The examples illustrated above reveal the Janus face of artisanal labour—what from one perspective looks a lot like drudgery from another may well feel like rewarding work.[xlii] The artisanal process itself produces well-made objects, but in doing so has the capacity of producing “good” producers. It is the moral component of making in which artisans simultaneously craft “good” products and themselves as “good” producers that, I argue, gives meaning and value to the quotidian aspects of their daily lives. Interpreting this set of cultural meanings shows that artisan producers are motivated by the belief that their labor and their lives are employed in the production of not only better objects but a better world. It is the layering of utopian idealism with a vital sense of agency that, I suggest, ascribes significant value to artisan labour that is irrespective of the rationalized dynamics of markets and neoliberal exchange. What’s more, it ameliorates the otherwise precarious economics and arduous labour demands that are, almost by definition, implicated in artisanal production.

This study has underlined the lingering social and moral relevance of craft production. So often viewed as anachronisms within the evolutionary schema of modernization, these individuals have at best been put on a pedestal of mummified antiquity and at worst been ignored outright.[xliii] It is no wonder that anthropologists have come to view them as interesting subjects in that their manner of thinking and doing, antithetical to all that modernity has come to stand for, is so clearly destined for extinction. But craftsmanship in America is not only lingering it is decidedly flourishing.

What is it that makes this apparently outdated form of production an interesting and increasingly economically-viable endeavour? Interactions with artisanal food producers suggest the answer is manifold. In one respect it is the understanding that economic activity is never a-social – always embedded in spheres of productive activity that include but also transcend the material. Artisans produce social and cultural capital at the same time that they produce cheese, or chardonnay, or cider. In another respect it is as Trevor Marchand posits, the realization that through craftsmanship comes an integration of muscles and morals and mind, the result he proposes a mode of production that is means to a more rewarding life and work.[xliv] Food producers offer an alternative way of thinking and operating in the world, believing themselves agents capable of effecting real change. Whether this is true or not is perhaps irrelevant, the perception of agency, buttressed by scaffolding composed of the head, the hands, and the heart, vitalizes artisanal labourers and artisan lives.

A survey of craft food production in America offers an enlightening perspective on the myriad ways to frame a good human life. The qualities that make the “good life” good, like those that make “good food” or “good food production” good are never intrinsically so.[xlv] Nevertheless, triangulating these motivations suggest that the predominant values characterized by the idiom of the American Dream are in the process of re-articulation in the hands of artisanally-minded individuals and in the form of wheels of cheese, legs of prosciutto, and bottles of wine.
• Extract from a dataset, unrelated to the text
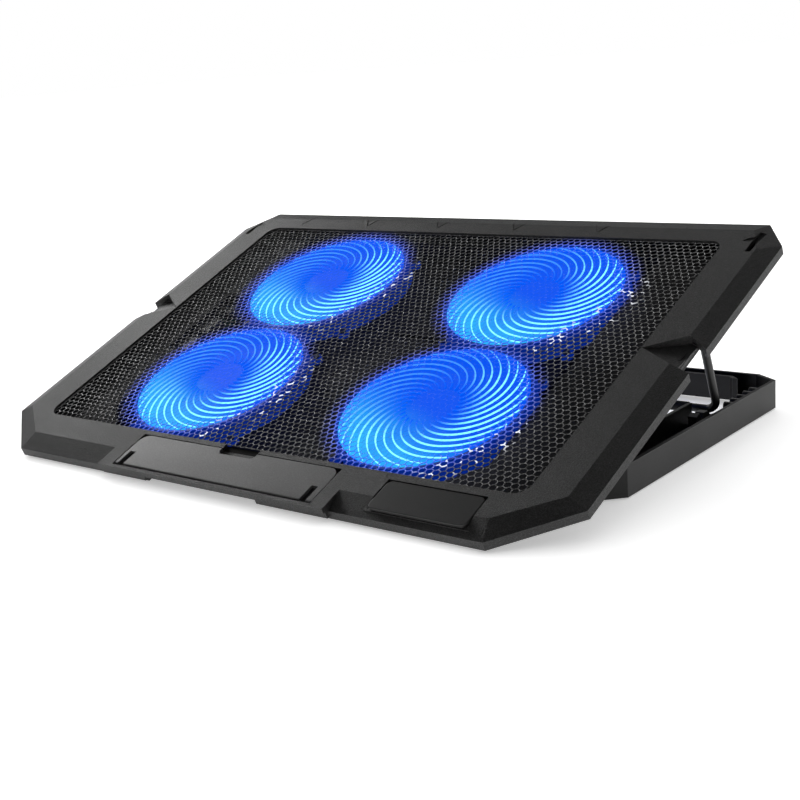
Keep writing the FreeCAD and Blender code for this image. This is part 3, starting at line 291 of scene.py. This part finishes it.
def piece_from(name, points, faces, finish, body, slot, smooth=True):
    """A new piece from points in metres and faces that index them, riding on a body."""
    mesh = bpy.data.meshes.new(name)
    mesh.from_pydata(points.tolist(), [], [list(map(int, face)) for face in faces])
    mesh.polygons.foreach_set("use_smooth", np.full(len(mesh.polygons), smooth))
    mesh.update()
    piece = bpy.data.objects.new(name, mesh)
    bpy.context.scene.collection.objects.link(piece)
    dress(piece, finish)
    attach(piece, body)
    return piece


def light_disc(centre):
    """The disc: a profile of radius and height turned about the fan's axis.

    A fan of triangles joins its first and last ring to a single point each, so it is closed.
    """
    top_height, base_height, count = 24.05, 23.5, 72
    profile = np.array([(12, top_height), (30, 24.0), (49.6, 23.95), (50.2, 23.75), (49.6, 23.55),
                        (12, base_height)])
    turn = np.linspace(0, 2 * np.pi, count, endpoint=False)
    x = centre[0] + np.outer(profile[:, 0], np.cos(turn))
    v = centre[1] + np.outer(profile[:, 0], np.sin(turn))
    z = np.repeat(profile[:, 1], count)
    points = np.vstack([on_pad(x.ravel(), v.ravel(), z),
                        on_pad(centre[0], centre[1], top_height),
                        on_pad(centre[0], centre[1], base_height)])
    quads = grid_faces(len(profile), count)[:, ::-1]
    ring = np.arange(count)
    beside = (ring + 1) % count
    top = np.stack([ring, beside, np.full(count, len(profile) * count)], axis=-1)
    last = (len(profile) - 1) * count
    base = np.stack([last + beside, last + ring, np.full(count, len(profile) * count + 1)],
                    axis=-1)
    return points, [*quads.tolist(), *top.tolist(), *base.tolist()]


def light_vanes(centre, phase):
    """Thin vanes: radius runs outward while the angle turns anticlockwise, swiftest near the hub.

    Each is a strip of width that swells in the middle and tapers to both ends, and is closed.
    """
    count, steps = 27, 26
    inner, outer, sweep = 14.0, 49.4, math.radians(82)
    tip_width, swell, top_height, base_height = 0.05, 0.32, 24.62, 24.0
    t = np.linspace(0, 1, steps)
    radius = inner + (outer - inner) * t
    turn = sweep * t ** 1.2
    start = phase + np.arange(count) * 2 * np.pi / count
    angle = start[:, None] + turn[None, :]
    middle = np.stack([np.cos(angle) * radius, np.sin(angle) * radius], axis=-1)
    tangent = np.gradient(middle, axis=1)
    tangent /= np.linalg.norm(tangent, axis=-1, keepdims=True)
    across = np.stack([-tangent[..., 1], tangent[..., 0]], axis=-1)
    half = tip_width + swell * np.sin(np.pi * np.clip(t * 0.93 + 0.05, 0, 1)) ** 0.6
    out = across * half[None, :, None]
    sides = np.stack([middle - out, middle + out], axis=2)
    flat = np.concatenate([sides[:, :, ::-1], sides], axis=2)
    height = np.array([top_height, top_height, base_height, base_height])
    points = on_pad(centre[0] + flat[..., 0], centre[1] + flat[..., 1],
                    np.broadcast_to(height, flat.shape[:-1]))
    caps = np.array([[3, 2, 1, 0], [(steps - 1) * 4 + k for k in range(4)]])
    strip = np.vstack([grid_faces(steps, 4), caps])
    faces = (strip[None] + (np.arange(count) * steps * 4)[:, None, None]).reshape(-1, 4)
    return points, faces


def glow_finish(name, centre, power):
    """Lit plastic, and its place in the fan's own flat coordinates, to colour it by."""
    finish = bpy.data.materials.new(name)
    finish.use_nodes = True
    nodes, links = finish.node_tree.nodes, finish.node_tree.links
    shader = nodes["Principled BSDF"]
    shader.inputs["Base Color"].default_value = (0.0, 0.008, 0.05, 1.0)
    shader.inputs["Roughness"].default_value = 0.6
    shader.inputs["Specular IOR Level"].default_value = 0.1
    shader.inputs["Emission Strength"].default_value = power
    place, flat = nodes.new("ShaderNodeTexCoord"), nodes.new("ShaderNodeMapping")
    flat.vector_type = "TEXTURE"
    flat.inputs["Location"].default_value = on_pad(centre[0], centre[1], 24.0)[0]
    flat.inputs["Rotation"].default_value = (TILT, 0.0, 0.0)
    links.new(place.outputs["Object"], flat.inputs["Vector"])
    return finish, nodes, links, shader, flat


def disc_finish(name, centre):
    """Deep blue over the hub, sky blue toward the diodes at one side, darker at the rim."""
    finish, nodes, links, shader, flat = glow_finish(name, centre, 1.0)
    side = nodes.new("ShaderNodeVectorMath")
    side.operation = "DOT_PRODUCT"
    side.inputs[1].default_value = (-0.42, -0.9, 0.0)
    links.new(flat.outputs["Vector"], side.inputs[0])
    near = nodes.new("ShaderNodeMapRange")
    near.interpolation_type = "SMOOTHSTEP"
    near.inputs["From Min"].default_value = 0.0
    near.inputs["From Max"].default_value = 0.046
    links.new(side.outputs["Value"], near.inputs["Value"])
    cloud = nodes.new("ShaderNodeTexNoise")
    cloud.inputs["Scale"].default_value = 55.0
    cloud.inputs["Detail"].default_value = 2.0
    links.new(flat.outputs["Vector"], cloud.inputs["Vector"])
    lift, amount = nodes.new("ShaderNodeMath"), nodes.new("ShaderNodeMath")
    lift.operation, amount.operation = "ADD", "MULTIPLY"
    lift.inputs[1].default_value = 0.35
    links.new(cloud.outputs["Fac"], lift.inputs[0])
    links.new(near.outputs["Result"], amount.inputs[0])
    links.new(lift.outputs[0], amount.inputs[1])
    blend = nodes.new("ShaderNodeMix")
    blend.data_type = "RGBA"
    blend.inputs["A"].default_value = (0.0, 0.085, 0.86, 1.0)
    blend.inputs["B"].default_value = (0.03, 0.50, 0.95, 1.0)
    links.new(amount.outputs[0], blend.inputs["Factor"])
    links.new(blend.outputs["Result"], shader.inputs["Emission Color"])
    return finish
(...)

Although similarly convinced that autonomous hard work is the instrumental vehicle towards the pursuit of happiness, food producing artisans value material engagement over material comfort, privilege green and no collar jobs over blue and white collar alternatives, and prefer to conflate labour and leisure than aspire to a hard day’s work that promises rejuvenating play. While food producing artisans remain socially and economically marginal, the artisan approach may well be at the cultural vanguard; a hand-crafted reform movement yet to, but destined to, proliferate to American society more broadly. While the cultural impact of an artisanal ethos remains to be seen, it is clear that ethnographic analysis of artisan food production offers insight into how the radical transformations of modernity—nested processes at once economic, environmental, technological, and socio-cultural—are being coped with, negotiated, and challenged in the practices of everyday life.